[TO BE DONE] Include in the output exactly the lines from the opening of the data through the line containing "in imported if", and nothing more.

[SOURCE DATA]
--- Start ---
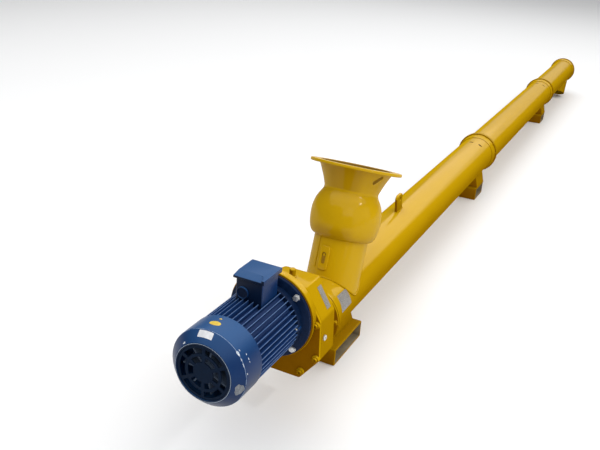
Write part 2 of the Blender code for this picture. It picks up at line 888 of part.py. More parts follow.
def build_terminal_box():
    top = AXIS_Z + MOTOR_RISE + BOX_TOP_RISE
    body = box(
        "terminal_box",
        (BOX_X[0], -BOX_HALF, AXIS_Z + MOTOR_RISE + BOX_FOOT_RISE),
        (BOX_X[1], BOX_HALF, top),
        "navy_paint",
    )
    bevel(body, 0.002)
    lid = box(
        "terminal_box_lid",
        (LID_X[0], -LID_HALF, top + GAP),
        (LID_X[1], LID_HALF, top + LID_THICK),
        "navy_paint",
    )
    bevel(lid, 0.003)
    start = along_x(BOX_X[0] - GAP - GLAND_LENGTH, GLAND_Y, MOTOR_RISE + GLAND_RISE)
    turned(
        "cable_gland",
        (
            (0, GLAND_LENGTH),
            (GLAND_R, GLAND_LENGTH),
            (GLAND_R, 0.0015),
            (GLAND_R - 0.001, 0),
            (0, 0),
        ),
        start,
        "navy_paint",
        closed=False,
        steps=20,
    )


build_tube()
build_end_plates()
build_inlet()
build_spout_pad()
build_discharge()
build_screw()
build_feet()
build_lug()
build_gearbox()
build_adapter()
build_motor()
build_fan_end()
build_terminal_box()
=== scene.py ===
# %% [markdown]
# # A tubular screw conveyor, dressed for the studio
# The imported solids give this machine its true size, and this lesson gives it its looks. We load the solids,
# mix the paints, then model each visible piece again with smooth curves, rounded edges, weld beads and bolts,
# and put a soft studio round it. Every piece is made at its own place, so nothing has to be moved later.

import math

import bpy
from mathutils import Matrix, Vector


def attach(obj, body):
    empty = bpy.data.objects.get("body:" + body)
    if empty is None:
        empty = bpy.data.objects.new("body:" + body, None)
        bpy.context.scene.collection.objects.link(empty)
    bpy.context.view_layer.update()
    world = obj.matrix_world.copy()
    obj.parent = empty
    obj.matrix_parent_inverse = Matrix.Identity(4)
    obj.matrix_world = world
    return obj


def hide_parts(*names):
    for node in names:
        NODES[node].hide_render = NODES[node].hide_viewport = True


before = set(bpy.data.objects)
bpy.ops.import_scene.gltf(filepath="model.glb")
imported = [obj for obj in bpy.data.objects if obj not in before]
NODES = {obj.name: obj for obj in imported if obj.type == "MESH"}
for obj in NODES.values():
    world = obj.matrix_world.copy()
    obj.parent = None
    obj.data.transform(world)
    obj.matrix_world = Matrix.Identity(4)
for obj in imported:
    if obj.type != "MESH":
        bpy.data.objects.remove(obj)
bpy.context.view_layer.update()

# %% [markdown]
# ## Sizes that the pieces share
# The solids stand on the floor, and the tube's axis is level. The same numbers as in the solids are written
# here by name, because a smooth pipe has to sit exactly where its faceted solid sits.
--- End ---
[EXERCISE RESULT]
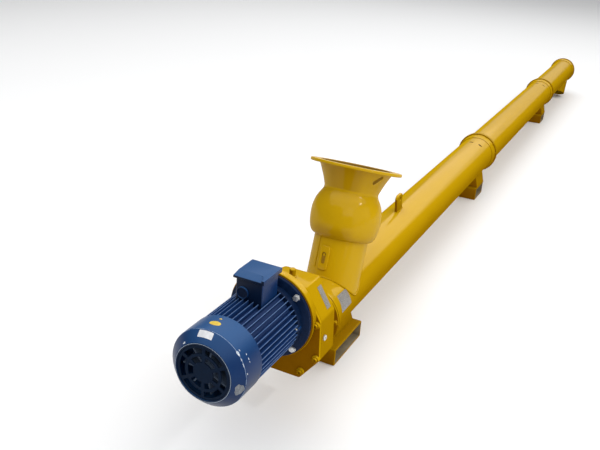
Write part 2 of the Blender code for this picture. It picks up at line 888 of part.py. More parts follow.
def build_terminal_box():
    top = AXIS_Z + MOTOR_RISE + BOX_TOP_RISE
    body = box(
        "terminal_box",
        (BOX_X[0], -BOX_HALF, AXIS_Z + MOTOR_RISE + BOX_FOOT_RISE),
        (BOX_X[1], BOX_HALF, top),
        "navy_paint",
    )
    bevel(body, 0.002)
    lid = box(
        "terminal_box_lid",
        (LID_X[0], -LID_HALF, top + GAP),
        (LID_X[1], LID_HALF, top + LID_THICK),
        "navy_paint",
    )
    bevel(lid, 0.003)
    start = along_x(BOX_X[0] - GAP - GLAND_LENGTH, GLAND_Y, MOTOR_RISE + GLAND_RISE)
    turned(
        "cable_gland",
        (
            (0, GLAND_LENGTH),
            (GLAND_R, GLAND_LENGTH),
            (GLAND_R, 0.0015),
            (GLAND_R - 0.001, 0),
            (0, 0),
        ),
        start,
        "navy_paint",
        closed=False,
        steps=20,
    )


build_tube()
build_end_plates()
build_inlet()
build_spout_pad()
build_discharge()
build_screw()
build_feet()
build_lug()
build_gearbox()
build_adapter()
build_motor()
build_fan_end()
build_terminal_box()
=== scene.py ===
# %% [markdown]
# # A tubular screw conveyor, dressed for the studio
# The imported solids give this machine its true size, and this lesson gives it its looks. We load the solids,
# mix the paints, then model each visible piece again with smooth curves, rounded edges, weld beads and bolts,
# and put a soft studio round it. Every piece is made at its own place, so nothing has to be moved later.

import math

import bpy
from mathutils import Matrix, Vector


def attach(obj, body):
    empty = bpy.data.objects.get("body:" + body)
    if empty is None:
        empty = bpy.data.objects.new("body:" + body, None)
        bpy.context.scene.collection.objects.link(empty)
    bpy.context.view_layer.update()
    world = obj.matrix_world.copy()
    obj.parent = empty
    obj.matrix_parent_inverse = Matrix.Identity(4)
    obj.matrix_world = world
    return obj


def hide_parts(*names):
    for node in names:
        NODES[node].hide_render = NODES[node].hide_viewport = True


before = set(bpy.data.objects)
bpy.ops.import_scene.gltf(filepath="model.glb")
imported = [obj for obj in bpy.data.objects if obj not in before]
NODES = {obj.name: obj for obj in imported if obj.type == "MESH"}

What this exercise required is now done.